>> Start RECORD SET
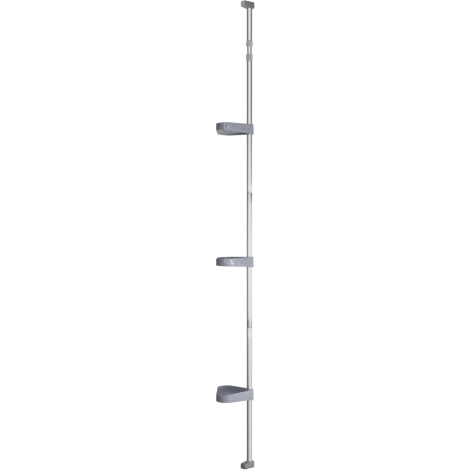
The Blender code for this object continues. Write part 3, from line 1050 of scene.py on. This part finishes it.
@dataclass
class EndFitting:
    """The moulded foot with its rubber pad, and the same two turned over for the ceiling."""

    ahead: float = 42 * MM
    behind: float = 20 * MM
    width: float = 32 * MM
    corner_r: float = 7 * MM
    corner_steps: int = 10
    height: float = 27 * MM
    low_height: float = 21 * MM
    flat_ahead: float = 9 * MM
    wall: float = 2.4 * MM
    edge_r: float = 2 * MM
    edge_steps: int = 5
    turn: float = radians(-94)
    pad_thickness: float = 2.4 * MM
    pad_inset: float = 0.8 * MM
    gap: float = 0.3 * MM
    socket_floor: float = 6 * MM
    socket_r: float = 12.8 * MM
    boss_r: float = 15.1 * MM
    tread_pitch: float = 5 * MM
    tread_width: float = 1.6 * MM
    tread_depth: float = 0.8 * MM

    def outline_block(self, name: str, inset: float, low: float, high: float) -> Workpiece:
        """A block on the fitting's plan, with its upright corners rounded.

        Args:
            name: The block's name.
            inset: How far it is inside the plan.
            low: Its low face.
            high: Its high face.

        Returns:
            The block.
        """
        half = self.width / 2 - inset
        corner = Vector((-self.behind + inset, -half, low)), Vector((self.ahead - inset, half, high))
        block = Workpiece.block(name, *corner)
        block.round_edges(
            self.corner_r - inset,
            self.corner_steps,
            lambda e: abs(e.verts[0].co.z - e.verts[1].co.z) > (high - low) / 2,
        )
        return block

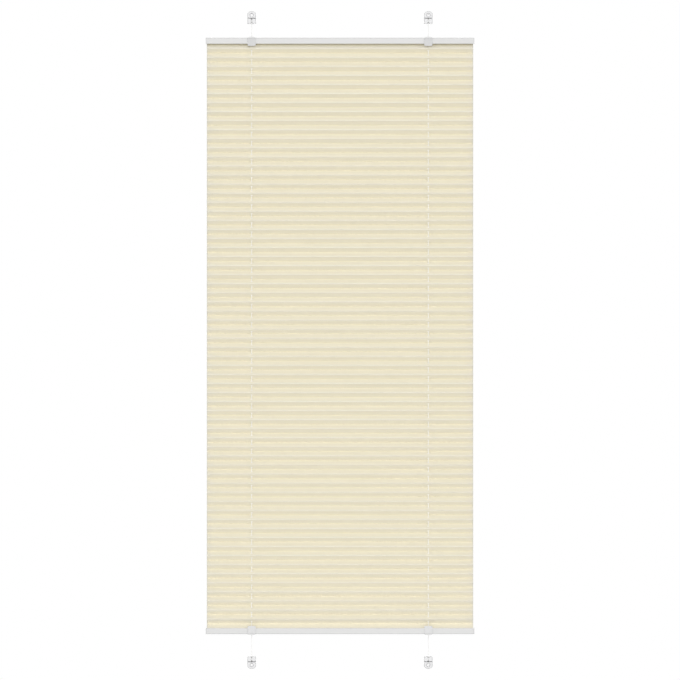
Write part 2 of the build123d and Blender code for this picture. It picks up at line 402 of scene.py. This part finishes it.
>> End RECORD SET
§ **REQUIREMENTS**: Set down the entries verbatim, leaving none out.

§ **SOLUTION BELOW**:
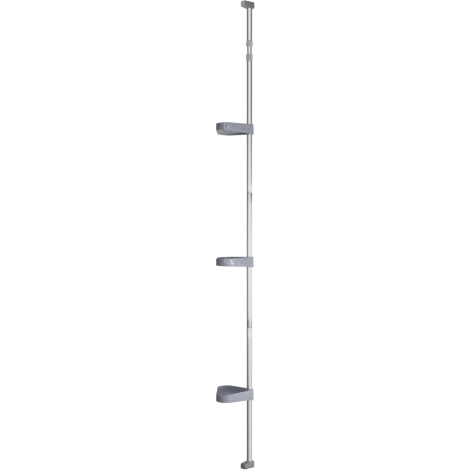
The Blender code for this object continues. Write part 3, from line 1050 of scene.py on. This part finishes it.
@dataclass
class EndFitting:
    """The moulded foot with its rubber pad, and the same two turned over for the ceiling."""

    ahead: float = 42 * MM
    behind: float = 20 * MM
    width: float = 32 * MM
    corner_r: float = 7 * MM
    corner_steps: int = 10
    height: float = 27 * MM
    low_height: float = 21 * MM
    flat_ahead: float = 9 * MM
    wall: float = 2.4 * MM
    edge_r: float = 2 * MM
    edge_steps: int = 5
    turn: float = radians(-94)
    pad_thickness: float = 2.4 * MM
    pad_inset: float = 0.8 * MM
    gap: float = 0.3 * MM
    socket_floor: float = 6 * MM
    socket_r: float = 12.8 * MM
    boss_r: float = 15.1 * MM
    tread_pitch: float = 5 * MM
    tread_width: float = 1.6 * MM
    tread_depth: float = 0.8 * MM

    def outline_block(self, name: str, inset: float, low: float, high: float) -> Workpiece:
        """A block on the fitting's plan, with its upright corners rounded.

        Args:
            name: The block's name.
            inset: How far it is inside the plan.
            low: Its low face.
            high: Its high face.

        Returns:
            The block.
        """
        half = self.width / 2 - inset
        corner = Vector((-self.behind + inset, -half, low)), Vector((self.ahead - inset, half, high))
        block = Workpiece.block(name, *corner)
        block.round_edges(
            self.corner_r - inset,
            self.corner_steps,
            lambda e: abs(e.verts[0].co.z - e.verts[1].co.z) > (high - low) / 2,
        )
        return block

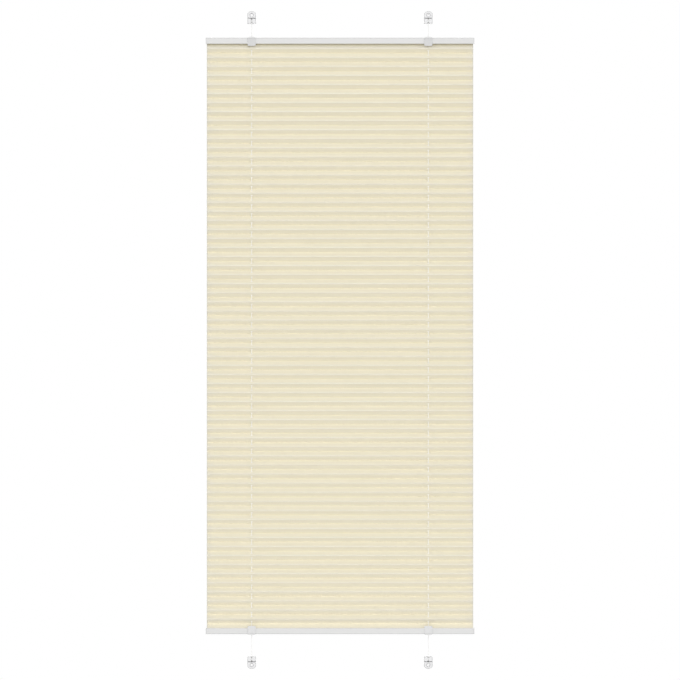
Write part 2 of the build123d and Blender code for this picture. It picks up at line 402 of scene.py. This part finishes it.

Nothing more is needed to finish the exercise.